Stereotypisierung

Der Blog von Daniel Frey

Vermehrt werden gleichgeschlechtliche Paare auch in der Werbung gezeigt. Und das ist gut so! Dass dies auch schief gehen kann, zeigt die Libero-Werbung, die ein Männerpaar zeigt mit dem Titel «offene Beziehung». Daniel Frey von «hab queer bern» meint, dass dahinter die immer gleichen Stereotypisierungen stecken.

Gleichgeschlechtliche Paare können nun seit ziemlich genau einem Jahr «richtig» heiraten. Entsprechend werden gleichgeschlechtliche Paare vermehrt auch in der Werbung gezeigt. Und das ist doch gut so! Dass dies auch schief gehen kann, zeigt die aktuelle Werbekampagne des Libero-Verkehrsverbundes. Warum wird ausgerechnet beim Sujet mit dem strahlenden Männerpaar das Narrativ «offene Beziehung» gewählt?

Eigentlich steckt doch da die gleiche Stereotypisierung dahinter, wie bei der Begründung, dass Schwule noch immer nicht Blut spenden dürfen: «Schwule sind untreu, haben ständig neue Sexpartner, leben in offenen Beziehungen und stecken sich mit dem HI-Virus an.»

Vor zwei Monaten ist ein langjähriges Mitglied aus unserem Verein ausgetreten. Er könne sich mit der Woke- und Cancel-Culture – «welche leider auch LGBTIQ-Organisationen durchdringt» – nicht mehr identifizieren. Und auch im Zusammenhang mit der Libero-Werbung höre ich schon munkeln, dass da ja «was» dran sei. Dies kann sogar sein! Aber offene Beziehungen können auch heterosexuelle Menschen leben.

Wie wichtig es aber ist, «woke» zu sein, also wachsam für bestimmte gesellschaftliche und soziale Probleme, beweist die «Genderdebatte», die «nicht geführt» werde. Stattdessen würden die «schrillen Forderungen der LGBTIQ-Community bei der Umgestaltung der Gesellschaft zu einer Meinungsdiktatur» gefördert.

Der Vorwurf der «schrillen Forderungen» war auch im «Club» des Schweizer Fernsehens vom 30. Mai immer wieder (gebetsmühlenartig) zu hören. Unter der Leitung von Barbara Lüthi diskutierten – wie in einer Arena – «Befürworter*innen» und «Gegner*innen» (?) über die Sichtbarkeit von trans und nichtbinären Personen.

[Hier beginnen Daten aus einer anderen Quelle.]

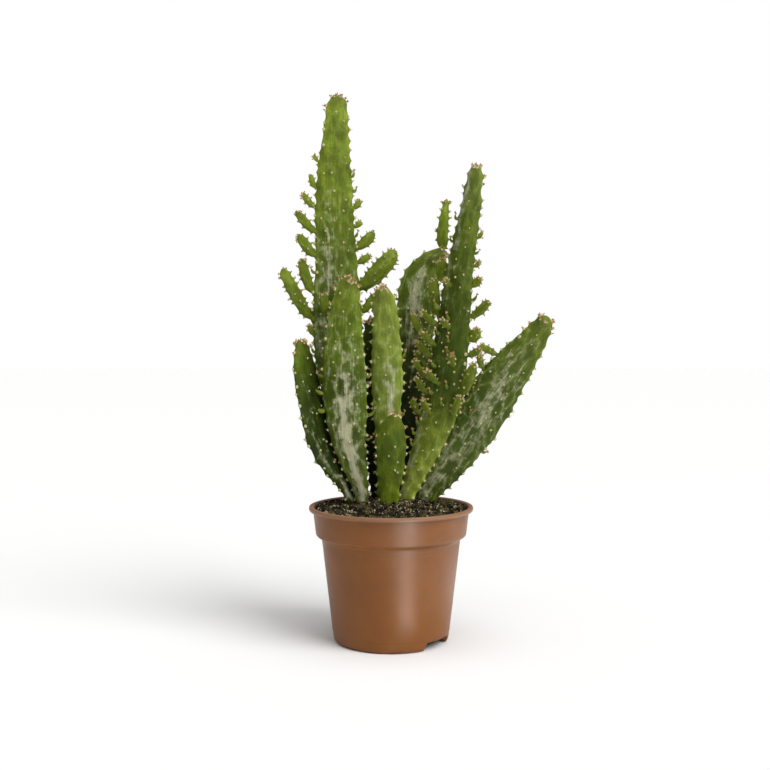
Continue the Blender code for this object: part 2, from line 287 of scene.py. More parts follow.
# %% [markdown]
# ## Adding shader nodes
#
# One small function adds a node, sets it and links it. Colours are written as hex values, the way a
# paint chart gives them, and turned to the linear values that the shader reckons with.


# %% Colour and node helpers
def linear(code):
    """sRGB hex to linear: a straight toe up to 0.04045, and a 2.4 power above it."""
    value = np.array([int(code[i:i + 2], 16) for i in (1, 3, 5)]) / 255
    value = np.where(value <= 0.04045, value / 12.92, ((value + 0.055) / 1.055) ** 2.4)
    return (*value.tolist(), 1.0)


def add(tree, kind, inputs=None, stops=None, **settings):
    """Adds a node, with its settings, its input values or links, and its ramp's stops."""
    made = tree.nodes.new("ShaderNode" + kind)
    for key, value in settings.items():
        setattr(made, key, value)
    for key, value in (inputs or {}).items():
        if isinstance(value, bpy.types.NodeSocket):
            tree.links.new(value, made.inputs[key])
        else:
            made.inputs[key].default_value = value
    if stops:
        elements = made.color_ramp.elements
        while len(elements) < len(stops):
            elements.new(0.5)
        for element, (place, colour) in zip(elements, stops):
            element.position = place
            element.color = linear(colour) if isinstance(colour, str) else (colour,) * 3 + (1.0,)
    return made


def new_material(name):
    """An empty material with its shader and output: returns the material, its tree and the shader."""
    material = bpy.data.materials.new(name)
    material.use_nodes = True
    tree = material.node_tree
    return material, tree, tree.nodes["Principled BSDF"]


# %% [markdown]
# ## Cactus skin
#
# The skin is a living leaf-green epidermis under a thin layer of wax, grown rather than made. The wax
# gives it a broad, soft shine. Old pads carry a pale grey-green scurf. It lies like a net between the
# areoles, with deep green islands about 8 mm wide and twice as long in its meshes. A cell pattern
# gives the net, stretched in the pad's own coordinates, which every corner stores in millimetres.
# Those follow a bent pad, where object coordinates would run straight through it.


# %% The skin material
def cactus_skin():
    material, tree, shader = new_material("waxy_cactus_skin")
    place = add(tree, "Attribute", attribute_name="growth").outputs["Vector"]
    colour = add(tree, "Attribute", attribute_name="skin_colour").outputs["Color"]
    scurf = add(tree, "Attribute", attribute_name="scurf").outputs["Fac"]
    young = add(tree, "Attribute", attribute_name="young").outputs["Fac"]

    # Islands 8 mm wide and 17 mm long, from cells whose borders wander with a noise of 6 mm.
    wander = add(tree, "TexNoise", {"Vector": place, "Scale": 1 / 6, "Detail": 3.0})
    pushed = add(tree, "VectorMath", {0: wander.outputs["Color"], 1: (9, 6, 6), 2: place},
                 operation="MULTIPLY_ADD")
    drawn = add(tree, "Mapping", {"Vector": pushed.outputs[0], "Scale": (17, 8, 8)}, vector_type="TEXTURE")
    cells = add(tree, "TexVoronoi", {"Vector": drawn.outputs[0], "Scale": 1.0}, feature="DISTANCE_TO_EDGE")
    depth = add(tree, "MapRange", {"Value": cells.outputs[0], "From Min": 0.02, "From Max": 0.30})

    # Green: deeper inside an island, with soft patches of 14 mm and fine fibres drawn along the pad.
    patch = add(tree, "TexNoise", {"Vector": place, "Scale": 1 / 14, "Detail": 3.0, "Roughness": 0.6})
    thread = add(tree, "Mapping", {"Vector": place, "Scale": (13, 1.1, 1.1)}, vector_type="TEXTURE")
    fibre = add(tree, "TexNoise", {"Vector": thread.outputs[0], "Scale": 1.0, "Detail": 3.0,
                                   "Roughness": 0.65})
    patchy = add(tree, "MapRange", {"Value": patch.outputs[0], "From Min": 0.3, "From Max": 0.7,
                                    "To Min": 0.74, "To Max": 1.30})
    fibrous = add(tree, "MapRange", {"Value": fibre.outputs[0], "From Min": 0.3, "From Max": 0.7,
                                     "To Min": 0.80, "To Max": 1.22})
    deep = add(tree, "MapRange", {"Value": depth.outputs[0], "To Min": 1.18, "To Max": 0.80})
    both = add(tree, "Math", {0: patchy.outputs[0], 1: fibrous.outputs[0]}, operation="MULTIPLY")
    shade = add(tree, "Math", {0: both.outputs[0], 1: deep.outputs[0]}, operation="MULTIPLY")
    green = add(tree, "VectorMath", {0: colour, "Scale": shade.outputs[0]}, operation="SCALE")

    # Scurf: most along the islands' borders, frayed by the fibres, as much as the pad's own value.
    broken = add(tree, "TexNoise", {"Vector": place, "Scale": 1 / 4.5, "Detail": 5.0, "Roughness": 0.7})
    near = add(tree, "Math", {0: depth.outputs[0], 1: -0.30, 2: scurf}, operation="MULTIPLY_ADD")
    frayed = add(tree, "Math", {0: fibre.outputs[0], 1: 0.45, 2: near.outputs[0]}, operation="MULTIPLY_ADD")
    cover = add(tree, "Math", {0: broken.outputs[0], 1: frayed.outputs[0]}, operation="ADD")
    veil = add(tree, "MapRange", {"Value": cover.outputs[0], "From Min": 0.93, "From Max": 1.46,
                                  "To Max": 0.90}, interpolation_type="SMOOTHSTEP")
    flaky = add(tree, "MapRange", {"Value": fibre.outputs[0], "From Min": 0.3, "From Max": 0.7,
                                   "To Min": 0.72, "To Max": 1.15})
    pale = add(tree, "VectorMath", {0: linear("#b3b192")[:3], "Scale": flaky.outputs[0]}, operation="SCALE")
    bloom = add(tree, "Mix", {0: veil.outputs[0], 6: green.outputs[0], 7: pale.outputs[0]}, data_type="RGBA")

    # New growth at a tip is yellower, with a breath of red.
    fresh = add(tree, "Math", {0: young, 1: 0.35}, operation="MULTIPLY")
    whole = add(tree, "Mix", {0: fresh.outputs[0], 6: bloom.outputs[2], 7: linear("#646524")},
                data_type="RGBA")
    tree.links.new(whole.outputs[2], shader.inputs["Base Color"])

    # Wax is smoother than scurf.
    rough = add(tree, "MapRange", {"Value": veil.outputs[0], "To Min": 0.46, "To Max": 0.72})
    tree.links.new(rough.outputs[0], shader.inputs["Roughness"])
    shader.inputs["IOR"].default_value = 1.40
    shader.inputs["Specular IOR Level"].default_value = 0.11

    # Shallow dimples 2 mm across, and the scurf stands a hair proud.
    dimple = add(tree, "TexNoise", {"Vector": place, "Scale": 0.45, "Detail": 5.0, "Roughness": 0.6})
    raised = add(tree, "Math", {0: veil.outputs[0], 1: 0.18, 2: dimple.outputs[0]}, operation="MULTIPLY_ADD")
    bump = add(tree, "Bump", {"Height": raised.outputs[0], "Strength": 0.6, "Distance": 0.8 * MM})
    tree.links.new(bump.outputs[0], shader.inputs["Normal"])
    return material


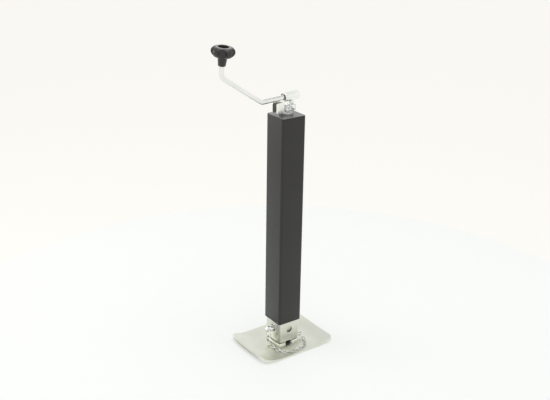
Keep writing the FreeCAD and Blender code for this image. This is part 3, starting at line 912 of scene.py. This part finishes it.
@dataclass(frozen=True)
class DropLeg:
    """The leg that drops out of the ram, and its foot.

    Args:
        tube: The leg.
        hole: Diameter of the pin's holes.
        hole_count: Rows of holes.
        hole_pitch: Distance between rows.
        pin_height: Height of the lowest row.
        drain: Width of the drain slot.
        drain_centre: Height of the drain's centre over the leg's lower end.
        thickness: The plate's thickness.
        corner: Corner radius of the plate.
        flange: Length of the straight end past each bend.
        bend_radius: Outer radius of the bends.
        bend_angle: Turn of the bends, in degrees.
        dish: How much more the corners turn up than the middle of an end, as a share.
        bow: How far the left edge bows outwards, as a share of the plate's length.
        bow_rest: Share of that bow at the other edges.
        plate_round: Rounding of the plate's edges.
        weld: Leg length of the weld.
        ripple: Pitch of the weld's ripples.
        weld_sink: How far its surface lies under the plain section.
        weld_root: How far its edges reach into the leg and the plate.
        weld_cells: Cells of the bead along half the leg's outline, and across.
    """

    tube: SquareTube = SquareTube("drop_leg", corner=4.5 * MM)
    hole: float = 16.7 * MM
    hole_count: int = 7
    hole_pitch: float = 57.15 * MM
    pin_height: float = 46 * MM
    drain: float = 16 * MM
    drain_centre: float = 2.5 * MM
    thickness: float = 5 * MM
    corner: float = 12 * MM
    flange: float = 3 * MM
    bend_radius: float = 135 * MM
    bend_angle: float = 20.0
    dish: float = 0.5
    bow: float = 0.05
    bow_rest: float = 0.4
    plate_round: float = 0.9 * MM
    weld: float = 6 * MM
    ripple: float = 2.6 * MM
    weld_sink: float = 0.15 * MM
    weld_root: float = 0.2 * MM
    weld_cells: tuple[int, int] = (420, 14)

    def make_leg(self) -> None:
        """Makes the leg with its rows of holes and its two drain slots."""
        box = Box.of("drop_leg")
        item = self.tube.build("drop_leg_plated")
        for number in range(self.hole_count):
            height = self.pin_height + number * self.hole_pitch
            item = drilled(item, self.hole / 2, Z_AXIS * height, X_AXIS * box.size.x, 40)
        item = drilled(item, self.drain / 2, Z_AXIS * (box.low.z + self.drain_centre), Y_AXIS * box.size.y)
        self.tube.dress(item, ZINC, Body.FOOT)

    @property
    def bend(self) -> tuple[float, float, float]:
        """Turn of the plate's bends, their length along the plate, and where they start."""
        turn = math.radians(self.bend_angle)
        reach = self.bend_radius * math.sin(turn)
        return turn, reach, Box.of("foot_plate").high.x - reach - self.flange * math.cos(turn)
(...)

Nach der Sendung schrieb Sascha Rijkeboer als Fazit zur Teilnahme in der Sendung: «Da in diesem künstlichen Raum zu sitzen und all diese gewaltschürende Rhetorik zu hören, in meiner ganzen Existenz angegriffen zu werden, das drehte mir den Magen um.»

Ob es nun um einen «Gender-Tag» an einer Schule, um eine Drag-Märchenstunde, den Genderstern oder die «Klimahysterie» geht, das Schema ist dabei immer gleich: Absurde Sachen aufzählen und darauf vertrauen, dass die Leute das merkwürdig, absurd, gefährlich finden und dann die Freiheitskarte spielen – um letztlich den Staat dafür verantwortlich zu machen.

Dabei wird davon ausgegangen, dass sowohl Moral und Diskriminierung zur persönlichen Meinungsäusserung gehöre – und auch der Staat nicht vorgeben dürfe, was moralisch oder diskriminierend sei. Daher werden Anti-Diskriminierungsgesetze auch als Einschränkung der Meinungsfreiheit – ja sogar als eine «Bevorzugung einer Minderheit» – betrachtet. Oder die Geschlechterdiversität wird als «das Wahnhafte des Zeitgeistes» bezeichnet – ohne allerdings zu erwähnen, dass die Geschlechterdiversität durch die Naturwissenschaft längst bestätigt worden ist. Und auch die Behauptung, dass Kinder durch die Ideologie der Eltern und Lehrpersonen trans gemacht würden, ist völlig irrational.

Dahinter steht nichts anderes als grosse Aufregung, falsche Fakten und nebulöse Angstmacherei. Ist das eine seriöse Debatte?